## Set task
Begin with the line that contains "Write the build123d" and continue down through the line that contains "lip_under_round = 0.2"; reproduce those lines exactly and only those.

## Records for this task
** Start **
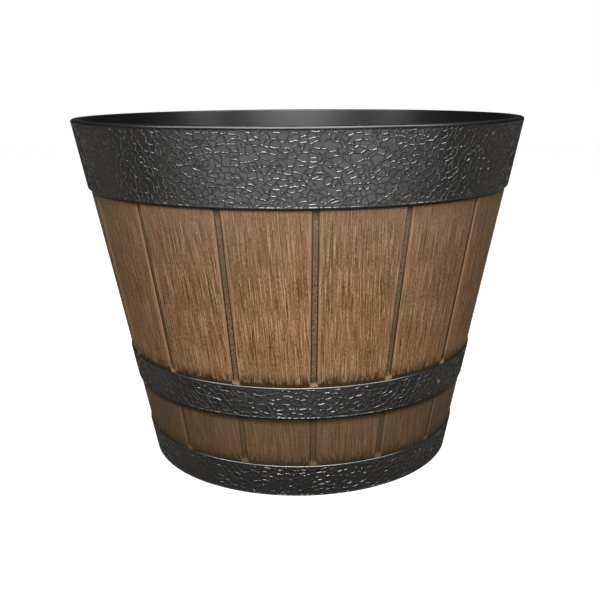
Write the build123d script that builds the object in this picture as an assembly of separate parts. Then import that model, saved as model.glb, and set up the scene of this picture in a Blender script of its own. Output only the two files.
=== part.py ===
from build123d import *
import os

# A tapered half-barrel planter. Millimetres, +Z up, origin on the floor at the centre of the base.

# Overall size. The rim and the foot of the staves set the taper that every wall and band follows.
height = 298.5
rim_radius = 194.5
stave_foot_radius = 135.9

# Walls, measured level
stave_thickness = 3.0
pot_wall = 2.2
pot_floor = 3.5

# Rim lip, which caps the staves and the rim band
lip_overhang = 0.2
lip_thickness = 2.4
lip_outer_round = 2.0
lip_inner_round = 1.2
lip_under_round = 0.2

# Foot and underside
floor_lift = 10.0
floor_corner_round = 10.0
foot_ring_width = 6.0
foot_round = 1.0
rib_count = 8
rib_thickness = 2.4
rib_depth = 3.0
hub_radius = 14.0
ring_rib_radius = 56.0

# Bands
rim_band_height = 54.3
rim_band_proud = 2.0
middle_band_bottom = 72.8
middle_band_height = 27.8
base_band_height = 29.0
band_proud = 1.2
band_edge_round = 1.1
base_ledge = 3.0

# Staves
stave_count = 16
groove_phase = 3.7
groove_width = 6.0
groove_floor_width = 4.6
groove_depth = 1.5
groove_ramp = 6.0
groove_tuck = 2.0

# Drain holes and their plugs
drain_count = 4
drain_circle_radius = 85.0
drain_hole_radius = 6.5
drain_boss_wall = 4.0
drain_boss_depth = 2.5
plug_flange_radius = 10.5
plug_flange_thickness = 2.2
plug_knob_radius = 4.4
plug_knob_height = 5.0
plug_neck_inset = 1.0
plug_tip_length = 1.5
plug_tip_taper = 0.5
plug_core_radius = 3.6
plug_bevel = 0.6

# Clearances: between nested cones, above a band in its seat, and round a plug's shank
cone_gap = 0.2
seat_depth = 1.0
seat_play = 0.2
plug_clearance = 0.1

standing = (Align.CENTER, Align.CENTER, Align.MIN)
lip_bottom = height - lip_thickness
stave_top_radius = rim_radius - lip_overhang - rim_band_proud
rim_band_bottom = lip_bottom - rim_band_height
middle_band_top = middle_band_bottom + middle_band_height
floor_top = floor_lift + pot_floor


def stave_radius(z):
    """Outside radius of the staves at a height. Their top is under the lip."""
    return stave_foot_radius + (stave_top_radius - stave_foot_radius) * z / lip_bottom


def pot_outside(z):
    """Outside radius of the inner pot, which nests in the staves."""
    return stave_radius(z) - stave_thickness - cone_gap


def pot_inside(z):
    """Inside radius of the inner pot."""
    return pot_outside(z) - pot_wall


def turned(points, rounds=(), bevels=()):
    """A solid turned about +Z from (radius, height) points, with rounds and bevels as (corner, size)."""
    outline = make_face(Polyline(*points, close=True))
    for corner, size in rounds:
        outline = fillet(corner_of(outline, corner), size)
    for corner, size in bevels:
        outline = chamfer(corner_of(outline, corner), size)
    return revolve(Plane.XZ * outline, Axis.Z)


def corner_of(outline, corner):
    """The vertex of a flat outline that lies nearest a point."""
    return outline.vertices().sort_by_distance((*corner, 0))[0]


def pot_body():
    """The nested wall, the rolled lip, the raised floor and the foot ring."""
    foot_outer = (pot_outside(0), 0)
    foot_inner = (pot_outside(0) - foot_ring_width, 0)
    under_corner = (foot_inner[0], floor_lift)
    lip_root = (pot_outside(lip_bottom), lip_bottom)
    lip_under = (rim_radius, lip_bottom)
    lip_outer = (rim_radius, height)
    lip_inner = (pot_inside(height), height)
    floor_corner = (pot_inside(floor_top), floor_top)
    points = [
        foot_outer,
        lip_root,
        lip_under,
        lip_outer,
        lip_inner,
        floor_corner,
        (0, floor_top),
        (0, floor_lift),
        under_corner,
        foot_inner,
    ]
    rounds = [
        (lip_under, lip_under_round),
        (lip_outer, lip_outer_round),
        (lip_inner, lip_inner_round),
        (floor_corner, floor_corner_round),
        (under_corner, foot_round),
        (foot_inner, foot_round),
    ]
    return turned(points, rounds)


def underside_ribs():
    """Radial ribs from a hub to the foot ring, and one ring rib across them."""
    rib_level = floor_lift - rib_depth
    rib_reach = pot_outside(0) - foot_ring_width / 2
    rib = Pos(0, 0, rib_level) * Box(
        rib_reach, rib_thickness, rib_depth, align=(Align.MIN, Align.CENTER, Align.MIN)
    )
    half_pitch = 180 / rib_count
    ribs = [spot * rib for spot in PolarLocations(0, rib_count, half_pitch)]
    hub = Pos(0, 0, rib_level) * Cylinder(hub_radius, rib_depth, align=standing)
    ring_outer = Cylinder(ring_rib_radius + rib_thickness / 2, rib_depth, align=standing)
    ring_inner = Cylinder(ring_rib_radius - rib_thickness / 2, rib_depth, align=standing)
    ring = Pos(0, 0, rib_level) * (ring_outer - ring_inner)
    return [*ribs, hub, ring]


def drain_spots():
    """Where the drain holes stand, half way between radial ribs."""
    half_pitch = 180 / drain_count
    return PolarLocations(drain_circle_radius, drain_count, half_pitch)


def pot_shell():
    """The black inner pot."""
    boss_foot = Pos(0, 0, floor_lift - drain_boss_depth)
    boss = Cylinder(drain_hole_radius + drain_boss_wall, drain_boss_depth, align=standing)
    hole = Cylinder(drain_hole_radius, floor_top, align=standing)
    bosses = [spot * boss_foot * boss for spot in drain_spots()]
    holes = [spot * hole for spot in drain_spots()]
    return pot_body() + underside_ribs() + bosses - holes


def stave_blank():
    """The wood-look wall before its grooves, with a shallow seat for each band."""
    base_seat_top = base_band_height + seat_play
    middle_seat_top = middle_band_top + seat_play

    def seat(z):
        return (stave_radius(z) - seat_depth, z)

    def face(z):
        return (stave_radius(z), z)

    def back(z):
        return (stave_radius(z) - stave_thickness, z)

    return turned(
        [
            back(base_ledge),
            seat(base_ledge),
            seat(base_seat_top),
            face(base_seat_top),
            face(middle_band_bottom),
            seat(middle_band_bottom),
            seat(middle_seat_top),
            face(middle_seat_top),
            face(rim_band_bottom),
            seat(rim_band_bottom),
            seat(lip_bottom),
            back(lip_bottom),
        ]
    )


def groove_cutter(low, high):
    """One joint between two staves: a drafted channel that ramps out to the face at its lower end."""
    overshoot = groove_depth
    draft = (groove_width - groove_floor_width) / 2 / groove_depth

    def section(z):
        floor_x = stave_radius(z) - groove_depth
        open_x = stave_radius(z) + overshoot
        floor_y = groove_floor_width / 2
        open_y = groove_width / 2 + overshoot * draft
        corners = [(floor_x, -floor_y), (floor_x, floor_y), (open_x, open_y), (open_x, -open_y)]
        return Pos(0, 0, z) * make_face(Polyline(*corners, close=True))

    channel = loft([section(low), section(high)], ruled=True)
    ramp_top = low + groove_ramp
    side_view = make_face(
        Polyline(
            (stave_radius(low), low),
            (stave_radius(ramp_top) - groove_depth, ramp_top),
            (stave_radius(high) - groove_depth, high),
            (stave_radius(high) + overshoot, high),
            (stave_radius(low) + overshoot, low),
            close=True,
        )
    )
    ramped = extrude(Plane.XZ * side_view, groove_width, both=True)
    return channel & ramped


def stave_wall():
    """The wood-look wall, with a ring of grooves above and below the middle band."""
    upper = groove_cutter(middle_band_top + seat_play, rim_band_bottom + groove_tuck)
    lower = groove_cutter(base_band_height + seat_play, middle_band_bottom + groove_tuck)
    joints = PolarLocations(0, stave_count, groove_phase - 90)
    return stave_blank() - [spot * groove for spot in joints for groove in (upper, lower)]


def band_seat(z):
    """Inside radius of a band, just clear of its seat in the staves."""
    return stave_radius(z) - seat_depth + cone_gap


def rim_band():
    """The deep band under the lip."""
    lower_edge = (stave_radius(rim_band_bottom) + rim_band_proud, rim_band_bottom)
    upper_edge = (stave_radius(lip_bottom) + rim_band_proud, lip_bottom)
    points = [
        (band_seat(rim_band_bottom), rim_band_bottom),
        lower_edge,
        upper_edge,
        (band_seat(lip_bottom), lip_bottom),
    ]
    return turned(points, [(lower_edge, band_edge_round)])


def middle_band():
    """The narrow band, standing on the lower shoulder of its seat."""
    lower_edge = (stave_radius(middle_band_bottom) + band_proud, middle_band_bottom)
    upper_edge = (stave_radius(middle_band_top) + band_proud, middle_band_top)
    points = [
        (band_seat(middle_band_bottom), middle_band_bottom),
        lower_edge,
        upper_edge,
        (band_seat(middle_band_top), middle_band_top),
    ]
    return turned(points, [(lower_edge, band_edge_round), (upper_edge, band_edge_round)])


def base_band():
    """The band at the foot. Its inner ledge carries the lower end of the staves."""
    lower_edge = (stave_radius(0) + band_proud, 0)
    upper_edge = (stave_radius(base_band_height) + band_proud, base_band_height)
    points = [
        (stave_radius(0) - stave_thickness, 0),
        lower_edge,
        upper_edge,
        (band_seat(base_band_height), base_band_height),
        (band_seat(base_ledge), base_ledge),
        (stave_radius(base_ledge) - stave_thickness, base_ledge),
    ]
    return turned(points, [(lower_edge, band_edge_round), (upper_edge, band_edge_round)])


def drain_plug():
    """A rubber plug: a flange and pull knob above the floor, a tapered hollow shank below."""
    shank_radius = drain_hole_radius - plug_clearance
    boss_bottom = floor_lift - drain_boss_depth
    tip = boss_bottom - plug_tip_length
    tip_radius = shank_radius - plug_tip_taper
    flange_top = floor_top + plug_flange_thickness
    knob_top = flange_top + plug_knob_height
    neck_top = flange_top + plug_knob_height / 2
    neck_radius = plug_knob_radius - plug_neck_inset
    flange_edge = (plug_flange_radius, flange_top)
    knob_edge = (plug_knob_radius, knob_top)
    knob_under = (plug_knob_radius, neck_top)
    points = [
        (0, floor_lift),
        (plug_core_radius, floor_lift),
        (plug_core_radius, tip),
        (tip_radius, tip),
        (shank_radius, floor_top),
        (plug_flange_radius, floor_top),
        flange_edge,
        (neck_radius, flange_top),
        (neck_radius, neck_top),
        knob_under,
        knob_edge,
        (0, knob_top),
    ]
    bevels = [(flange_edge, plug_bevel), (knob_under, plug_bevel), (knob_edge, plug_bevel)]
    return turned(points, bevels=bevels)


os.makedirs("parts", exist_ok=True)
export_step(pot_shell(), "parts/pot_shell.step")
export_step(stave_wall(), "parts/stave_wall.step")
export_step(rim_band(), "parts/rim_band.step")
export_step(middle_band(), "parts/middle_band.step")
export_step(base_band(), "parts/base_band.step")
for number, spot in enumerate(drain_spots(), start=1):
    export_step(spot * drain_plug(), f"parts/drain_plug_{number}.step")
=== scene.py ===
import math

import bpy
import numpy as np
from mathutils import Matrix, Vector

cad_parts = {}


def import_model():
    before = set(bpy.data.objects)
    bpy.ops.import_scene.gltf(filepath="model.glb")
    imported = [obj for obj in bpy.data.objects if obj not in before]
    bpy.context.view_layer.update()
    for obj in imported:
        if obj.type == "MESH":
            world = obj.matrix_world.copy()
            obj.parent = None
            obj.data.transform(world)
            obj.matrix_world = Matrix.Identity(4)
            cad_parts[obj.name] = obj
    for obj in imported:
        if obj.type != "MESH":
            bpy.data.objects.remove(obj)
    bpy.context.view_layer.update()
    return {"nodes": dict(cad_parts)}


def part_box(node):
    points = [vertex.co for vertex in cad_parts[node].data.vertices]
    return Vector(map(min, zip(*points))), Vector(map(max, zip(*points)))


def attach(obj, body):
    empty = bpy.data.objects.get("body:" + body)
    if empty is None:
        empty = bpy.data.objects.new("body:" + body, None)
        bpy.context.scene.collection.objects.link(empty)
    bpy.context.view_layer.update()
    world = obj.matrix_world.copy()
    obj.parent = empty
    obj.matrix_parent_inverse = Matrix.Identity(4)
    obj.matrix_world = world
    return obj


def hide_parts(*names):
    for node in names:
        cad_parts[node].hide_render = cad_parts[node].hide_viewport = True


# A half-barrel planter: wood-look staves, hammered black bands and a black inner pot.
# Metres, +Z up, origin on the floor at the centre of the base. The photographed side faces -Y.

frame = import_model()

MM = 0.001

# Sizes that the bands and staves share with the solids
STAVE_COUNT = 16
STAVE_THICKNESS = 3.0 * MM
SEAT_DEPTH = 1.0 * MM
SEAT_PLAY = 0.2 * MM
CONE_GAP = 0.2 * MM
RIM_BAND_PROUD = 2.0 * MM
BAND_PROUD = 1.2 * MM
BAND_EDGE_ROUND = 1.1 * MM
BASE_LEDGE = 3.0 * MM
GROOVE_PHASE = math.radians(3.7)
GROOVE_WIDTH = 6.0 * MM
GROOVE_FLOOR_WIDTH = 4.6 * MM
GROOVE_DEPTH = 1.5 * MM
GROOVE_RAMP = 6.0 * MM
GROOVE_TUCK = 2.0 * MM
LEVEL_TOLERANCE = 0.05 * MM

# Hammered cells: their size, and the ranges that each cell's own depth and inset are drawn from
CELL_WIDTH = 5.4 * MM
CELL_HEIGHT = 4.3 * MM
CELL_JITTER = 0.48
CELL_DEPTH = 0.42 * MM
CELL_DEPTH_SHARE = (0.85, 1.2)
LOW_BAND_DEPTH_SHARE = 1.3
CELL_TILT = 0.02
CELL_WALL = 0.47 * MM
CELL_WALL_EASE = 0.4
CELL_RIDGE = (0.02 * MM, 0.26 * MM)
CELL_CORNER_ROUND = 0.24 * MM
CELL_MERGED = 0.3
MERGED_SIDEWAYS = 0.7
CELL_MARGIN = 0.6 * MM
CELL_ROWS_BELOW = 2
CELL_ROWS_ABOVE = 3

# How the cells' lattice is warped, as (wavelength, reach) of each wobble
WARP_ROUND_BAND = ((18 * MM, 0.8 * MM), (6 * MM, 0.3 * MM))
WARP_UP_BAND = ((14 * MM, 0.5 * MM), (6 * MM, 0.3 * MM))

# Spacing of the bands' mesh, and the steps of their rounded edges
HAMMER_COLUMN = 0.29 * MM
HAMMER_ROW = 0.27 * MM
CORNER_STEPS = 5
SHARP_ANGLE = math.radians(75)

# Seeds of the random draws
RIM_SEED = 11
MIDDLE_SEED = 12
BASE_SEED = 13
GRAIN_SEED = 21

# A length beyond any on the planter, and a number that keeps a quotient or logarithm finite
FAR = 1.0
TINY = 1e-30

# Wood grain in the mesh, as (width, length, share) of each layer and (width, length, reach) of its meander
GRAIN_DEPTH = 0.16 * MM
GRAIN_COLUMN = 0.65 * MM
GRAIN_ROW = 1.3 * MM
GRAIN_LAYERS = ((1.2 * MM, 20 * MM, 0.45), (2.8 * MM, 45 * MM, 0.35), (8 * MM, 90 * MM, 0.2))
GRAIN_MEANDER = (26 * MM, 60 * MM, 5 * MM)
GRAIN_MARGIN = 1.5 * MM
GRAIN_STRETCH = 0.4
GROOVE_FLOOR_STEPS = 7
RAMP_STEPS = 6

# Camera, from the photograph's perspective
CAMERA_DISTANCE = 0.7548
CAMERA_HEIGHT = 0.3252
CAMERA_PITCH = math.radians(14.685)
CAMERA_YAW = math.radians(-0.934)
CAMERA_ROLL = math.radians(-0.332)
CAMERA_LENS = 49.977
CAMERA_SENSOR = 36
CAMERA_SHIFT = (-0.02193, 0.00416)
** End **
** Start **
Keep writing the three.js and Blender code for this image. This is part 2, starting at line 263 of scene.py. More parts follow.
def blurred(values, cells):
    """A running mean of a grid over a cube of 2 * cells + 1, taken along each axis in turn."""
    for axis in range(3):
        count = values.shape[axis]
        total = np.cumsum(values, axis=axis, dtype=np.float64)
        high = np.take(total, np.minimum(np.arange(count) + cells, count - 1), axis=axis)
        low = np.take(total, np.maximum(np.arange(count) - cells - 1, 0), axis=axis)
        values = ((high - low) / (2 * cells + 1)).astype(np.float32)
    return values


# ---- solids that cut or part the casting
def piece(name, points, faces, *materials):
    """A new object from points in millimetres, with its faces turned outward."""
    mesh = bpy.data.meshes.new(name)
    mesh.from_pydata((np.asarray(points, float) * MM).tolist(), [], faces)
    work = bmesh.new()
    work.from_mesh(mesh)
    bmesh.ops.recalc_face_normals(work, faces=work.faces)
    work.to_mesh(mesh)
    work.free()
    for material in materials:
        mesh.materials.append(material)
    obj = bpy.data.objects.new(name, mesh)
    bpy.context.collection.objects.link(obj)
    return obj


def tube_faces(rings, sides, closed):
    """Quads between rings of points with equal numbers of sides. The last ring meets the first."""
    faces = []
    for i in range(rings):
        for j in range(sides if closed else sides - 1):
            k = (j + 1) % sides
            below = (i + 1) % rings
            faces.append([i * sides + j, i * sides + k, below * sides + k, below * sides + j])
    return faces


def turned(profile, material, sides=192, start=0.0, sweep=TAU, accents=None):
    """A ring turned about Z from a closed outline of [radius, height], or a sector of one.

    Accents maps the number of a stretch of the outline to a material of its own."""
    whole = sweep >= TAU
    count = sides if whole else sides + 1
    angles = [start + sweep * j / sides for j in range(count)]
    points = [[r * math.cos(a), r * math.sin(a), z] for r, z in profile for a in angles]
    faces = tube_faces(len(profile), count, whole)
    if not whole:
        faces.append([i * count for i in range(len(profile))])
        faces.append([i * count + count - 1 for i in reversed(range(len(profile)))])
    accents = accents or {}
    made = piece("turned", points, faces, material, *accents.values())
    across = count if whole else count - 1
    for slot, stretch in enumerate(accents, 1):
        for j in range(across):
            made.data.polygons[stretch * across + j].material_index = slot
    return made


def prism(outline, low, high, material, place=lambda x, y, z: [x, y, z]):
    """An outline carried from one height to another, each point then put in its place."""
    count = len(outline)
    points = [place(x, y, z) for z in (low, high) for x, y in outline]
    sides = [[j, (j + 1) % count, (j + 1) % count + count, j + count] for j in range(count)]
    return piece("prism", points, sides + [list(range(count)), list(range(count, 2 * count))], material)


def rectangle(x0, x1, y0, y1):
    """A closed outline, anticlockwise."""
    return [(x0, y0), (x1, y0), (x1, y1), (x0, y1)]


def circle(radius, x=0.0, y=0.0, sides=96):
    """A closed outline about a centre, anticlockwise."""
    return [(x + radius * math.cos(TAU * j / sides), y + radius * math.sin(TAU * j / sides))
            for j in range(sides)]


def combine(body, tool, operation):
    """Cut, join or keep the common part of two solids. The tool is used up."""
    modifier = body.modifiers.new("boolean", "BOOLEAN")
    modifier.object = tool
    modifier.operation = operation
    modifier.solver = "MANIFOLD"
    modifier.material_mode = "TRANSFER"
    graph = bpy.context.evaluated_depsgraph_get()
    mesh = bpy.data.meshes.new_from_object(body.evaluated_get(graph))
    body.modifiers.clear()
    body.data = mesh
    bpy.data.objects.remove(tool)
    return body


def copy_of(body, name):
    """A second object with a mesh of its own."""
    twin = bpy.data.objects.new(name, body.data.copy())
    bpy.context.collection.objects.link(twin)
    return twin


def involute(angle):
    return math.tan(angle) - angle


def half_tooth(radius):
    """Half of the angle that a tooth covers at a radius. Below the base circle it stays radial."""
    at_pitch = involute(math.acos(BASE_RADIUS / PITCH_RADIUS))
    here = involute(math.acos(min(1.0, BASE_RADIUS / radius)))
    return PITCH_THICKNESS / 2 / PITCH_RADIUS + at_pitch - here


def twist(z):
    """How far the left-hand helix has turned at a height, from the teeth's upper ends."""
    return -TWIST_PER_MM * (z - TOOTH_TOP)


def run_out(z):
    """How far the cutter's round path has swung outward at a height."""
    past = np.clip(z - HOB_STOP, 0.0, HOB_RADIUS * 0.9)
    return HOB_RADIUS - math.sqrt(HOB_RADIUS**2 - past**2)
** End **
## Solution
Write the build123d script that builds the object in this picture as an assembly of separate parts. Then import that model, saved as model.glb, and set up the scene of this picture in a Blender script of its own. Output only the two files.
=== part.py ===
from build123d import *
import os

# A tapered half-barrel planter. Millimetres, +Z up, origin on the floor at the centre of the base.

# Overall size. The rim and the foot of the staves set the taper that every wall and band follows.
height = 298.5
rim_radius = 194.5
stave_foot_radius = 135.9

# Walls, measured level
stave_thickness = 3.0
pot_wall = 2.2
pot_floor = 3.5

# Rim lip, which caps the staves and the rim band
lip_overhang = 0.2
lip_thickness = 2.4
lip_outer_round = 2.0
lip_inner_round = 1.2
lip_under_round = 0.2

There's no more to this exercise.